PROFESSOR Jim Davis' letter to The Crimson on the Social Studies program was meant to be taken seriously, and I write both to support his views, and to respond to the rather predictable outcry from my respected colleagues, [Dillon Professor of the Civilization of France] Stanley Hoffmann, [Sack Associate Professor of Political Economy] Peter Hall and, most recently, [Coolidge Professor of History and Professor of Economics] David Landes.
We in Sociology did not choose to make this a public debate on the educational legitimacy of Social Studies. An internal memo I wrote to the graduate students of my department urging them to teach in our program, and offering incentives for those who did so, was leaked by someone connected with Social Studies, and blown up by a writer at The Crimson eager for a by-line.
It is perfectly proper for a Harvard department to offer incentives to its graduate students to teach its own courses, especially when they are being unfairly lured away with higher rates of pay by another department, and I find it puzzling that Professor Landes should characterize such incentives as indications of insecurity. Now that the issue is out in the open, however, it is disingenuous for anyone to claim that the differences between Sociology and Social Studies amount to a tempest in a teacup.
The persons managing the Social Studies program are all honorable men and women, with what I am sure are the best of educational intentions for its concentrators. Nonetheless, I consider the program not only institutionally redundant, but, in most respects, a pedagogically conservative and misguided educational venture.
I know whereof I speak, for the simple reason that, as a product of British-style sociological education, I was miseducated in exactly the same way that I see Harvard students--whom I cherish and respect more than any other group of young people--now being miseducated in the Social Studies program. Only more so, since I had to read more texts than they now do, and my tutorials were one-on-one with my exegetical indoctrinators. I, too, had to take the same smattering of anthropology, economics, political science, and history courses, as well as an introductory statistics course which I yawned my way through in the same clever-clever conviction that learning to think statistically was a positivist vulgarity.
The truth of the matter is that what we call Social Studies at Harvard is merely a thinly Americanized version of what is called Sociology in Britain--"Channel 2" Sociology, one might say, since it confuses excellence with things British in the same manner that the television programmers of Channel 2's Sunday night fare routinely do, though, admittedly, with less unction.
IF THERE were some rationale for a Social Studies program in the 1960's when Sociology was a part of the Social Relations department, that rationale vanished with the creation of the Sociology Department in 1970. It is preposterous for anyore to argue that Harvard's Sociology Department was not qualified to teach social thought at any time during the sixties and seventies, since we had on our faculty several of the world's foremost social theorists--Talcott Parsons, George Homans and Seymour Martin Lipset, to list only three--and, in our junior faculty, any number of social theorists of different persuasions.
Indeed, the Social Studies program has always relied heavily, and still does, on the junior faculty and graduate students of the Sociology Department to perform the core of its teaching. In the late seventies and early eighties, the Sociology Department strongly reinforced the quantitative side of its program, in this way correcting one of its deficiencies.
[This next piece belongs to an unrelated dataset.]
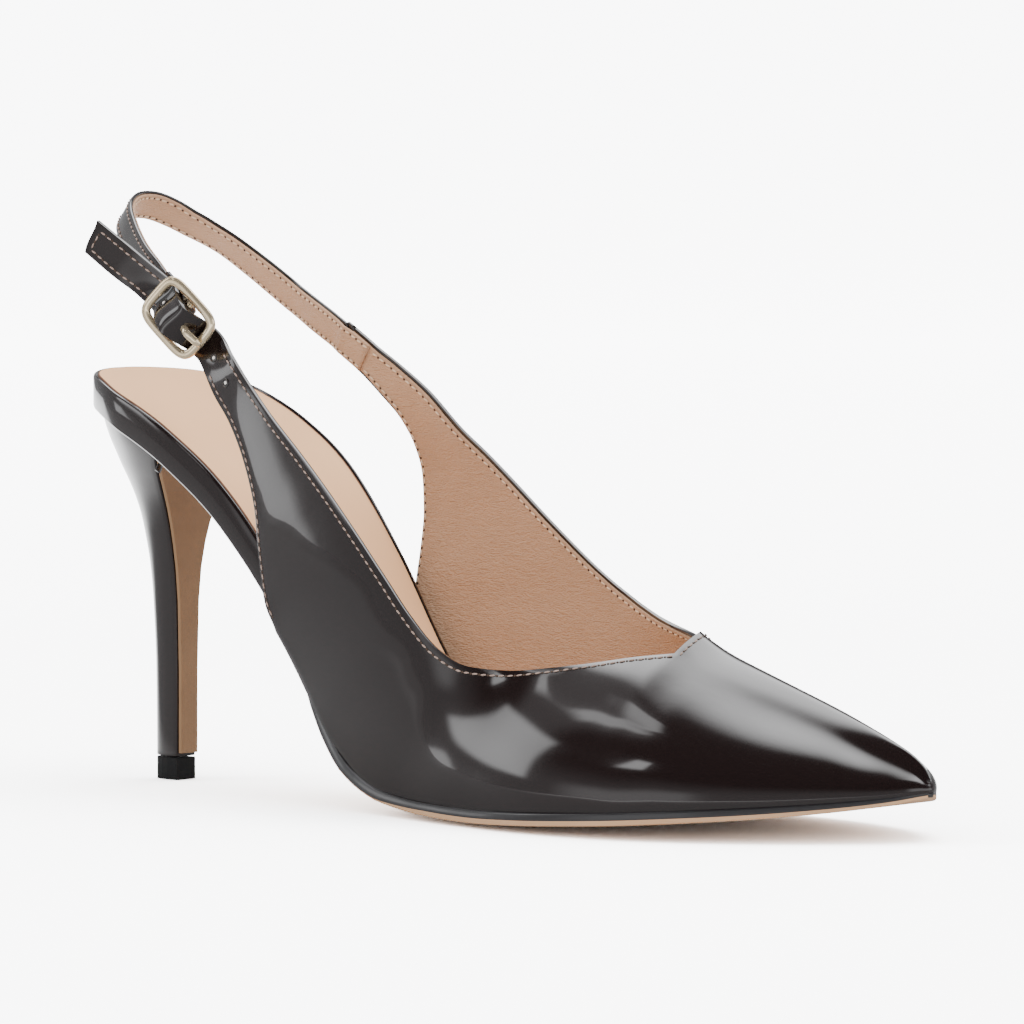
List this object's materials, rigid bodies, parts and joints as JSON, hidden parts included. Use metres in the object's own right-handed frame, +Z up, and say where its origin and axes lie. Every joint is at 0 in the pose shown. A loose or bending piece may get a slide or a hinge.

In doing so, however, we did not undercut our position as one of the world's leading centers of social theory and comparative-historical sociology. We became, instead, a stronger, more balanced department, holding our position as one of the world's best with departments, such as Wisconsin's, which have more than eight times the number of tenured. full-time positions.
Professors Hoffmann and Landes are off the mark in their spirited defense of the importance of studying former social theorists. We fully share their view that social thought is very important, as the list of our required courses in both our undergraduate and graduate programs clearly indicate.
Where we differ--and I suspect. fundamentally--is in our approach to social thought, the way it should be taught and the relative weight it should be given in any concentration which claims to be educating undergraduates in Social Studies, however liberally defined. gleefully reported in his letter that a member of the Sociology Department told him he would not, today, vote to appoint Talcott Parsons to his department.
I was that person, and I replied, "no" for the same reason that no member of the Economics Department would vote, today, for a Walras or a Keynes: their monumental contributions are what we now take for granted. Landes missed the point. Had he asked me if I would have voted for Parsons in 1931 when he was appointed from the Economics Department, were I in a position to do so, my answer would have been an emphatic "yes."
That Landes saw no need to distinguish between today and 1931 when posing his jejune question, was not only an odd omission for an historian, but highly revealing of what is so hopelessly wrong with his, and Social Studies', approach to social thought.
WHILE it is important that we not forget to understand Marx, Durkheim, Weber and Smith, their respective life-worlds, and the ways in which their ideas have influenced past and present thinkers, it is intellectually questionable, and pedagogically unsound, to neglect the views of the best contemporary inheritors of this tradition, which is what is taught in any good sociology department such as our own.
Modern sociology, like modern economics, has filtered out the best of its intellectual heritage and, with the aid of modern methods of investigation, made a living thing of the tradition of western social thought in its studies of present--and past--social structures, processes and problems.